1) Le plan Marshall - même s'il était l'expression d'un projet américain de main-mise sur l'Eurpe - était un plan intelligent car il misait sur l'industrialisation et la création d'une économiqe à rendement croissant dans des pays détruits.
2) Il a marché du fait de l'existence d'un consensus social et politique basé sur les principes du CNR, avec des syndicats puissants, une confrontation régulée et constructive entre salariés et patrons qui définissaient des principes de répartition de fruits de la croissance, et par l'existence d'un Etat qui vait une vision du long terme du développement du pays.

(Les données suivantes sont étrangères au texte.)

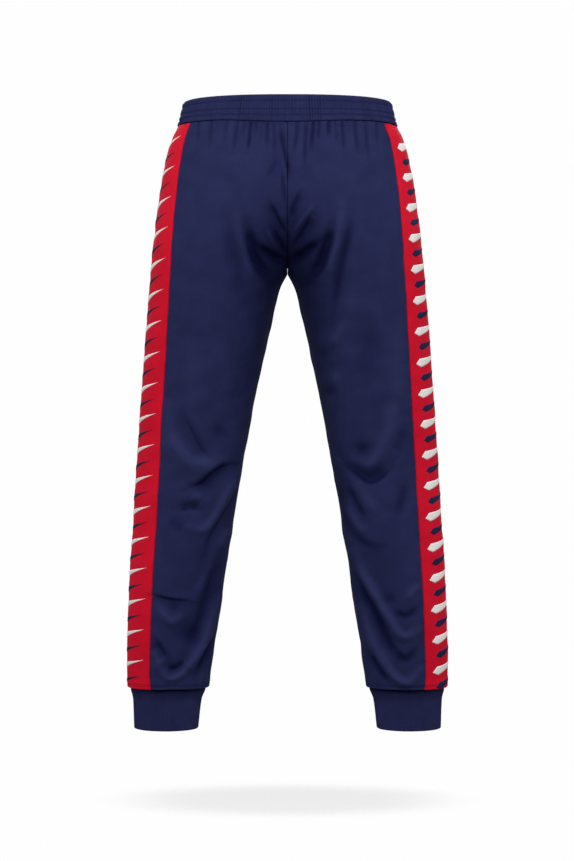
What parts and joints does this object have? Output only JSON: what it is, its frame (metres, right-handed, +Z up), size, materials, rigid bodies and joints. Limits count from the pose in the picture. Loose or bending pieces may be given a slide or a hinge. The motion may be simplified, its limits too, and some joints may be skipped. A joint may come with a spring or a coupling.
{
  "type": "knitted track pants",
  "caption": "Hollow knitted track pants with contrast side panels, stitched elastic waistband, rib cuffs and zipped side pockets.",
  "frame": {"origin": "centre of the waist opening, level with the top edge of the waistband", "axes": "+Z up, -Y the wearer's front, +X the wearer's left"},
  "size_m": [0.512, 0.2359, 0.997],
  "materials": {
    "navy_knit": "satin-faced navy tricot knit",
    "red_knit": "satin-faced red tricot knit",
    "white_knit": "white inlaid knit mark",
    "navy_rib": "matt navy rib knit",
    "elastic": "woven elastic",
    "lining": "thin navy mesh lining",
    "zip_tape": "woven zip tape",
    "zip_coil": "moulded coil",
    "dark_metal": "dark lacquered metal",
    "label": "blank satin label"
  },
  "bodies": {
    "pants": {"waistband_casing": "navy_knit", "waistband_elastic": "elastic", "left_drawcord_eyelet": "dark_metal", "right_drawcord_eyelet": "dark_metal", "care_label": "label", "left_leg_back_panel": "navy_knit", "left_side_panel": "red_knit", "left_leg_front_panel": "navy_knit", "left_rib_cuff": "navy_rib", "left_pocket_bag": "lining", "left_zip_tape_front": "zip_tape", "left_zip_tape_side": "zip_tape", "left_zip_coil_front": "zip_coil", "left_zip_coil_side": "zip_coil", "left_zip_top_stop_front": "dark_metal", "left_zip_top_stop_side": "dark_metal", "left_zip_bottom_stop": "dark_metal", "right_leg_back_panel": "navy_knit", "right_side_panel": "red_knit", "right_leg_front_panel": "navy_knit", "right_rib_cuff": "navy_rib", "right_pocket_bag": "lining", "right_zip_tape_front": "zip_tape", "right_zip_tape_side": "zip_tape", "right_zip_coil_front": "zip_coil", "right_zip_coil_side": "zip_coil", "right_zip_top_stop_front": "dark_metal", "right_zip_top_stop_side": "dark_metal", "right_zip_bottom_stop": "dark_metal"},
    "left_slider": {"left_zip_slider": "dark_metal"},
    "left_pull": {"left_zip_pull": "dark_metal"},
    "right_slider": {"right_zip_slider": "dark_metal"},
    "right_pull": {"right_zip_pull": "dark_metal"}
  },
  "joints": [
    {"name": "left_zip_slide", "type": "slide", "parent": "pants", "child": "left_slider", "axis": [0.2009, 0.1623, -0.9661], "range_m": [0, 0.114]},
    {"name": "left_pull_swing", "type": "hinge", "parent": "left_slider", "child": "left_pull", "pos_m": [0.18581, -0.03531, -0.08746], "axis": [-0.2501, -0.945, -0.2108], "range_deg": [0, 150]},
    {"name": "right_zip_slide", "type": "slide", "parent": "pants", "child": "right_slider", "axis": [-0.2009, 0.1623, -0.9661], "range_m": [0, 0.114]},
    {"name": "right_pull_swing", "type": "hinge", "parent": "right_slider", "child": "right_pull", "pos_m": [-0.18581, -0.03531, -0.08746], "axis": [-0.2501, 0.945, 0.2108], "range_deg": [0, 150]}
  ]
}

3) Tout cela a été détruit sous l'effet de deux forces: une force est le développement cyclique des technologies qui a rendu le modèle de production de masse et de régulation sociale qui l'accompaganait, obsolètes, et l'autre la volonté explicite de détruire ce modèle pour une reprise en main par le monde de l'argent qui avait été frustré pendant des décennies.
4) Je ne vois pas que le "Front de gauche" soit la force appropriée: il est d'un sectarisme qui confirme au racisme avec ce concept odieux de "peuple de gauche", il gesticule mais soutient le gouvernement qu'il a mis au pouvoir, il ne veut pas sortir de l'euro au nom de l'internationalisme, a une analyse totalement erronée de l'immigration qui l'amène à s'aligner sur ce point sur le MEDEF.
L'heure est certainement plus à un nouveau programme du CNR.